A female scientist in a lab coat using a phone on a tripod to record herself carrying out an experiment with test tubes

Narrative CVs are gaining in popularity — but many researchers don’t yet know exactly how to craft one.Credit: Getty

A group of funding agencies and research organizations has created a free online platform to help academics to create narrative CVs.

In the past few years, funders have increasingly favoured the narrative style over typical formats, which usually emphasize quantitative indicators. These include the titles of journals that papers are published in, and the amount of grant money received. Narrative CVs describe a person’s contributions and achievements, and reflect a broader range of skills and experiences than do conventional formats.

The Peer Exchange Platform for Narrative-style CVs (PEP-CV) is backed by a coalition of national funders that are already using narrative CVs in funding applications. These include UK Research and Innovation, the Swiss National Science Foundation, Science Foundation Ireland, the Dutch Research Council and the Luxembourg National Research Fund.

Other PEP-CV supporters include London-based research funder Wellcome; the Young Academy of Europe (YAE), a Europe-wide association of junior researchers; and the Marie Curie Alumni Association, an international non-profit organization.

It’s difficult to understand a person’s expertise by looking only at quantitative metrics, says YAE chair Katalin Solymosi, a plant biologist at Eötvös Loránd University in Budapest.

“If you want to change the research culture, and also build a more inclusive scientific landscape with equity, diversity and inclusion of all talents, there should be greater awareness among funders of more qualitative indicators,” Solymosi says.

Narrative CVs can help funders to see the human being behind a funding application. They can capture periods of parental leave, for example, which are harder to account for in conventional CV formats, she adds.
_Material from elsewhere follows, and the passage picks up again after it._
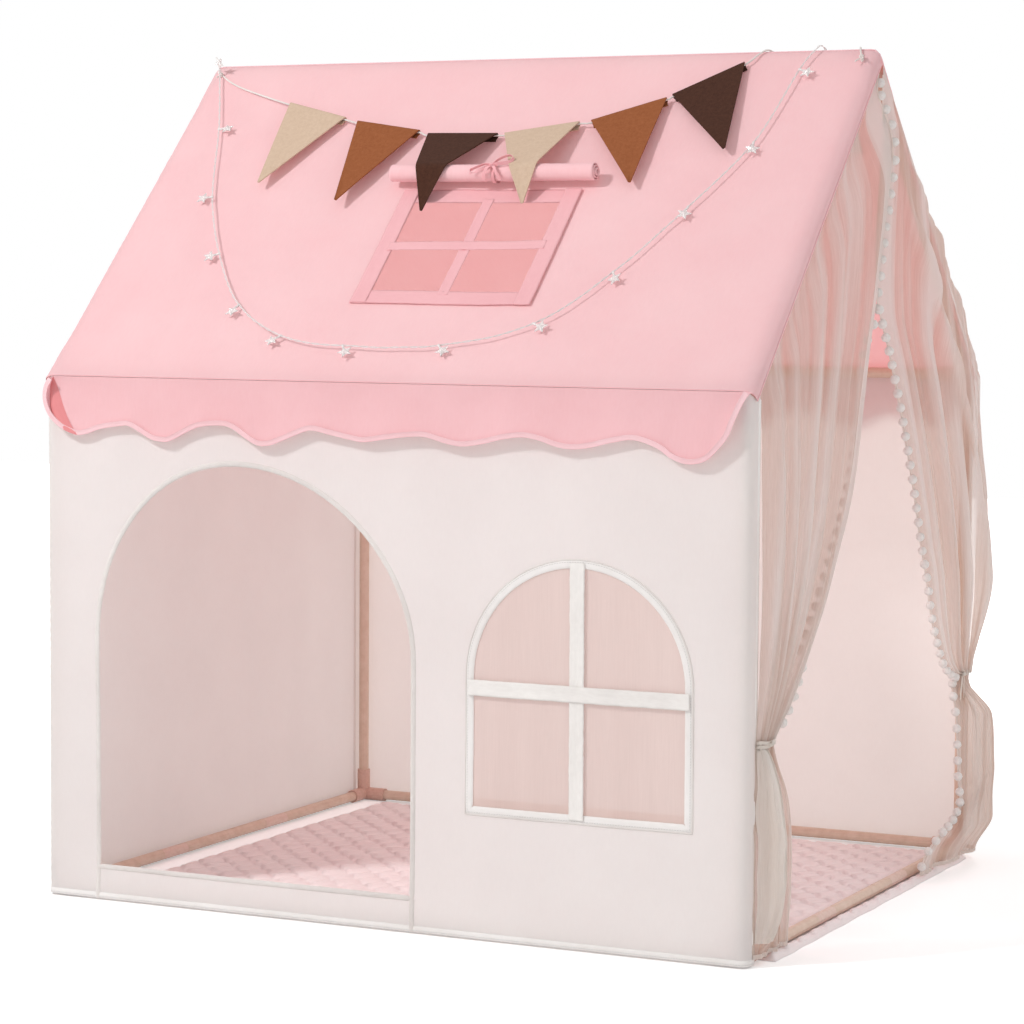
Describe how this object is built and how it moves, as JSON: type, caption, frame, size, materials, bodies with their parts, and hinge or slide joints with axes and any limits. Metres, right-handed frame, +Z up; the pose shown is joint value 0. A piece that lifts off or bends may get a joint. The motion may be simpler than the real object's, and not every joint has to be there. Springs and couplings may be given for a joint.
{
  "type": "kids play tent",
  "caption": "House-shaped play tent: push-fit tube frame, cloth cover with gable roof, arched doorway, net window, skylight, tied-back gable curtains, quilted mat, bunting and star lights",
  "frame": {"origin": "On the floor under the middle of the tube frame, on the flat underside of the quilted mat", "axes": "+X to the right along the ridge towards the gable with the curtains, +Y to the back away from the wall with the doorway, +Z up"},
  "size_m": [1.2237, 1.0802, 1.3531],
  "materials": {
    "tube": "pale pinkish beech grain, satin",
    "connector": "pinkish beige moulded plastic, satin",
    "wall_cloth": "cream plain-weave cotton, matte",
    "roof_cloth": "pale pink plain-weave cotton, matte",
    "skylight_hem": "deeper pink cotton tape, matte",
    "net": "fine sheer net",
    "binding": "white cotton binding with a fine grey line",
    "tulle": "pale pinkish sheer tulle in fine folds, with white pompon edging",
    "quilt": "pale pink quilted cotton, matte",
    "cord": "white twisted cotton",
    "felt_beige": "beige wool felt",
    "felt_tan": "reddish brown wool felt",
    "felt_dark": "dark brown wool felt",
    "clear_plastic": "clear transparent plastic",
    "box_plastic": "white moulded plastic",
    "switch_plastic": "grey moulded plastic"
  },
  "bodies": {
    "tent": {"base_corner_front_left": "connector", "eave_connector_front_left": "connector", "post_front_left": "tube", "rafter_front_left": "tube", "base_sleeve_left_front": "connector", "base_corner_front_right": "connector", "eave_connector_front_right": "connector", "post_front_right": "tube", "rafter_front_right": "tube", "base_sleeve_right_front": "connector", "base_tube_front": "tube", "eave_rail_front": "tube", "base_corner_rear_left": "connector", "eave_connector_rear_left": "connector", "post_rear_left": "tube", "rafter_rear_left": "tube", "base_sleeve_left_rear": "connector", "base_corner_rear_right": "connector", "eave_connector_rear_right": "connector", "post_rear_right": "tube", "rafter_rear_right": "tube", "base_sleeve_right_rear": "connector", "base_tube_rear": "tube", "eave_rail_rear": "tube", "ridge_connector_left": "connector", "base_tube_left_front": "tube", "base_tube_left_middle": "tube", "base_tube_left_rear": "tube", "ridge_connector_right": "connector", "base_tube_right_front": "tube", "base_tube_right_middle": "tube", "base_tube_right_rear": "tube", "ridge_pole": "tube", "front_wall": "wall_cloth", "rear_wall": "wall_cloth", "left_gable_wall": "wall_cloth", "roof_front": "roof_cloth", "roof_rear": "roof_cloth", "window_net": "net", "window_trim": "binding", "skylight_trim": "skylight_hem", "skylight_cover_roll": "roof_cloth", "skylight_tie_bow": "roof_cloth", "curtain_front": "tulle", "curtain_rear": "tulle", "floor_mat": "quilt", "bunting_cord": "cord", "star_light_string": "clear_plastic", "light_battery_box": "box_plastic"},
    "flag_1": {"bunting_flag_1": "felt_beige"},
    "flag_2": {"bunting_flag_2": "felt_tan"},
    "flag_3": {"bunting_flag_3": "felt_dark"},
    "flag_4": {"bunting_flag_4": "felt_beige"},
    "flag_5": {"bunting_flag_5": "felt_tan"},
    "flag_6": {"bunting_flag_6": "felt_dark"},
    "front_valance": {"valance_front": "roof_cloth"},
    "rear_valance": {"valance_rear": "roof_cloth"},
    "front_tail": {"curtain_tail_front": "tulle"},
    "rear_tail": {"curtain_tail_rear": "tulle"},
    "switch": {"light_switch": "switch_plastic"}
  },
  "joints": [
    {"name": "flag_1_swing", "type": "hinge", "parent": "tent", "child": "flag_1", "pos_m": [-0.34369, -0.10183, 1.25779], "axis": [-0.9502, 0.2219, 0.2189], "range_deg": [0, 140]},
    {"name": "flag_2_swing", "type": "hinge", "parent": "tent", "child": "flag_2", "pos_m": [-0.19568, -0.13129, 1.22875], "axis": [-0.9794, 0.1437, 0.1417], "range_deg": [0, 140]},
    {"name": "flag_3_swing", "type": "hinge", "parent": "tent", "child": "flag_3", "pos_m": [-0.05236, -0.14684, 1.2134], "axis": [-0.9998, 0.0143, 0.0141], "range_deg": [0, 140]},
    {"name": "flag_4_swing", "type": "hinge", "parent": "tent", "child": "flag_4", "pos_m": [0.08436, -0.13876, 1.22138], "axis": [-0.9804, -0.1401, -0.1382], "range_deg": [0, 140]},
    {"name": "flag_5_swing", "type": "hinge", "parent": "tent", "child": "flag_5", "pos_m": [0.22259, -0.11025, 1.2495], "axis": [-0.9129, -0.2906, -0.2866], "range_deg": [0, 140]},
    {"name": "flag_6_swing", "type": "hinge", "parent": "tent", "child": "flag_6", "pos_m": [0.33754, -0.06116, 1.29791], "axis": [-0.8073, -0.4202, -0.4144], "range_deg": [0, 140]},
    {"name": "front_valance_lift", "type": "hinge", "parent": "tent", "child": "front_valance", "pos_m": [0, -0.52731, 0.82824], "axis": [-1, 0, 0], "range_deg": [0, 100]},
    {"name": "rear_valance_lift", "type": "hinge", "parent": "tent", "child": "rear_valance", "pos_m": [0, 0.52731, 0.82824], "axis": [1, 0, 0], "range_deg": [0, 100]},
    {"name": "front_tail_swing", "type": "hinge", "parent": "tent", "child": "front_tail", "pos_m": [0.60935, -0.452, 0.318], "axis": [0, -1, 0], "range_deg": [0, 35]},
    {"name": "rear_tail_swing", "type": "hinge", "parent": "tent", "child": "rear_tail", "pos_m": [0.60935, 0.452, 0.318], "axis": [0, -1, 0], "range_deg": [0, 35]},
    {"name": "switch_slide", "type": "slide", "parent": "tent", "child": "switch", "axis": [0, -0.712, 0.7022], "range_m": [0, 0.004]}
  ]
}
“But many researchers have no experience with how to write narrative CVs, what to include, and how to avoid it becoming a very lengthy text that nobody will really read,” Solymosi concludes. This is why mentoring support is needed, she says.

A sea change for CVs

Individual researchers can register on PEP-CV as mentors or people seeking advice. Those seeking a mentor can then search for one who best fits their needs. If that person accepts the request, the two are connected through e-mail. Since its launch in March, the platform has garnered around 500 users, 153 mentors and 348 seeking guidance.

Tanita Casci, who directs the research strategy and policy unit at the University of Oxford, UK, says that a mentoring platform such as PEP-CV can help researchers who do not have much local support to find guidance on how to craft their CV.

Because knowledge of this CV format is not yet widespread, she adds, it means that “rather than the narrative CV achieving its intended aims of allowing for greater diversity in applicant pools and awardee pools, it’s actually favouring those who are in institutions that have the appropriate support”.

Future plans include incentivizing mentors to offer their time for free by allowing them to claim recognition using ORCID, a tool that assigns unique identifiers to authors to capture bibliometric outputs. This will enable them to earn credit for their work.

Kelly Cobey, who leads the metascience and open-science programme at the University of Ottawa Heart Institute, says a change in behaviour is needed to shift in how research is assessed, and narrative CVs are part of that process.

Currently, grant applicants don’t always know what funders are looking for in narrative CVs, which is why more mentoring support is a positive step, Cobey adds.

In addition to guidance on crafting CVs, Casci thinks institutions should support researchers by making sure they are participating in relevant activities to gain knowledge and experiences that they can eventually write about.